The way in which time regulates ecological interactions and shapes ecological communities has been poorly studied (Jaksic 1982; Schoener 1986; Kronfeld-Schor and Dayan 2003). This theory postulates that time distribution promotes coexistence among competitive species (Schoener 1974; Richards 2002; Kronfeld-Schor and Dayan 2003). Dann (1981) suggests that different activity patterns require different evolutionary adaptations and therefore, close phylogenetic species are usually active during the same daily cycle section. This hypothesis implies that species are evolutionarily constrained in their patterns of activity and their flexibility to adapt to the environment, as suggested by Schoener (1974), is limited (Kronfeld-Schor and Dayan 2003).

Although significant differences were found in the schedule of activity, these differences were linked to only to few species in the community and they were directly related to environmental temperature and light intensity. Therefore, species such as O. clepsydra and its capacity for flight in low environmental temperatures and high light intensity values, allow it to be active earlier in the morning when temperatures are comparatively lower and light intensity comparatively higher.

It is not enough to show that species differ in resource use in order to argue that there was a reduction in niche overlap, because species can differ in resource utilization in the absence of competition (Connell 1980; Gotelli and Entsminger 2001). Analyses with null models illustrate conclusively that segregation due to competition did not exist for light intensity and environmental temperature since the majority of samples exhibited overlap indices higher than expected (Figure 3). Evidence of segregation due to competition can be found in spatial variables (Figure 4).
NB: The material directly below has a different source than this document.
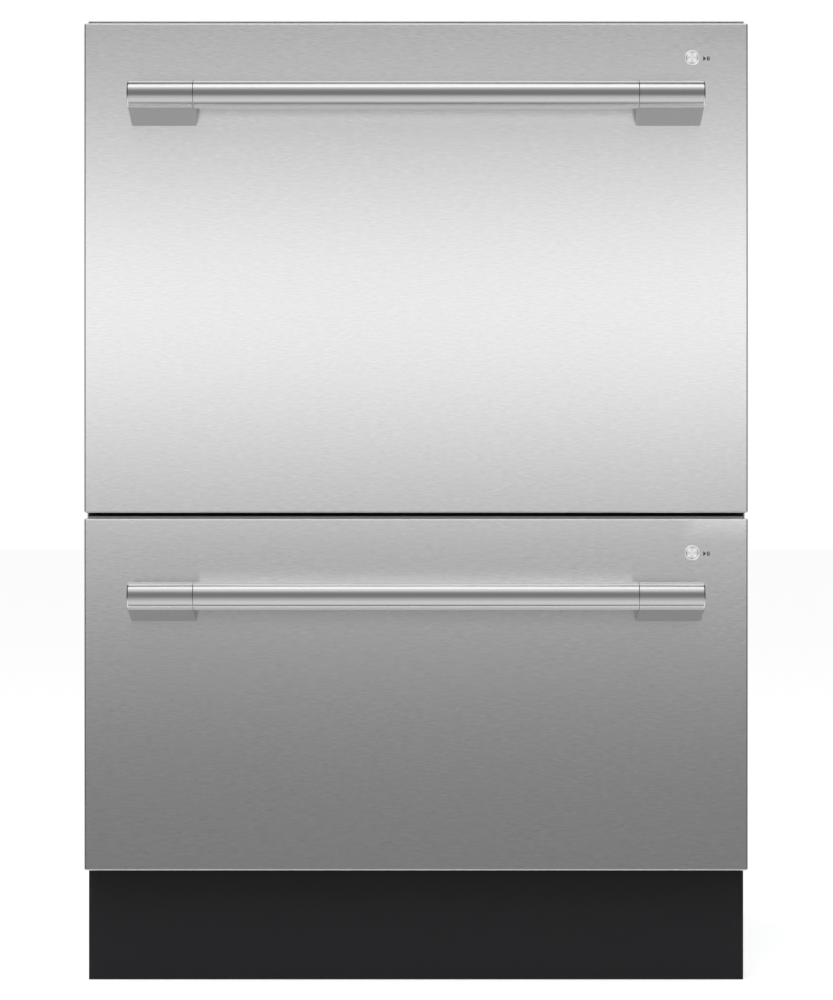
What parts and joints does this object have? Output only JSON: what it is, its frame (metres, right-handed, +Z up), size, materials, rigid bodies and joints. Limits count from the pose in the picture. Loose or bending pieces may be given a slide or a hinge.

Vertical space niche segregation due to competition is consistent with the fact that overlaps on 15th August 2004 and 25th September 2005 were significantly lower than expected. In addition, the unrestricted analysis for this variable showed a lower overlap than expected (Table 2). Eight of eleven samples for horizontal space segregation had lower observed overlap than expected (Figure 4c, d). On this particular site, there was no niche segregation in the hour of activity variable (Figure 5). It is possible that spatial variables showed segregation more frequently due to competition on hilltops, since they are not restricted by physiological constrictions for use and can be exploited by the species when a small adaptive advantage in segregation exists.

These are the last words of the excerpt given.